What did you want to be when you grew up? Trapeze artist? Choreographer? Director? Professor? Writer? All of which you have been.
Probably first was an actress. But I think when you fall in love with performing arts as a child that’s kind of the only option you know. Rarely a four-year-old sees a play and walks away saying “I want to be a dramaturg when I grow up!”. So yes - I was a four-year-old who saw a local production of Guys and Dolls, and that was all I could think about. Then in high school, I started directing plays during senior year, it was just an extension of the drama program, a couple seniors who qualified directed one-act plays, and I definitely felt like I was in my element. So for a few years before migrating to circus, I wanted to be a director.
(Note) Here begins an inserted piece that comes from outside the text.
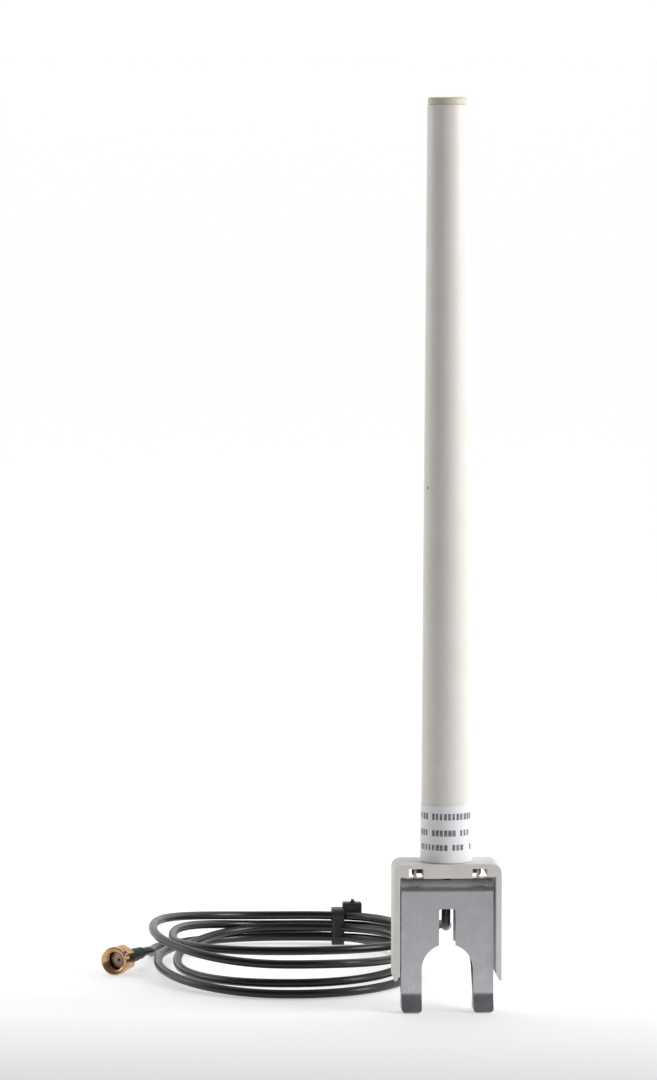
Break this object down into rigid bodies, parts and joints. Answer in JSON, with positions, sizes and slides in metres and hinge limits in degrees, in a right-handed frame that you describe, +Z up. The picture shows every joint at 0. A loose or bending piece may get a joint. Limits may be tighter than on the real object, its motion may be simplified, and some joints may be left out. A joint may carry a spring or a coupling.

At the time, becoming a trapeze artist felt like I was abandoning everything else, but of course life has a way of looping back on itself, and I feel like where I’ve landed now is really a combination of all of that.
(Oh, and for a short moment I wanted to be a broadcast journalist, because I was obsessed with the movie Broadcast News. That one has yet to come to fruition but I suppose there’s still time :))
What do you remember of your audition to be a solo trapeze artist for Cirque du Soleil’s Saltimbanco?
Well, I never auditioned. There wasn’t really much auditioning in those days… Cirque was still old school. The scene there was very close knit — I was a student at the Circus School in Montreal (l’Ecole Nationale de Cirque), and back then Cirque didn’t have their own studios, so their shows trained at the school. So everyone hung out together, and the powers-that-be low-key watched the students in the school and eyed the ones they thought had potential.
Even prior to my attending circus school, the casting director had seen me at The Pickle Family Circus. We kept in touch. It was all one community and very friendly. So funny to think about now.
What are you most proud of the foundation Les 7 Doigts created in 2016?
I think it was miraculously very timely. Because we established the foundation, we had a fundraising vehicle for community causes, and it is what permitted us to receive funding to keep Our Studios open during the pandemic, for community use, so circus artists could continue training at no cost. It was such a life saver during that time. The world was in lockdown, but because Our Studios are big enough to create distanced training areas and follow all security protocol etc., there was so much life and creation and activity inside our walls, when it felt like an energetic drought everywhere else. That was monumental.
What’s next for Shana Carroll?
Oh gosh. I wish I had that answer. Lots of parallel thoughts/ideas/plans. Maybe some will magically converge :)
Thank you again, Shana! I look forward to witnessing your Duel Realities.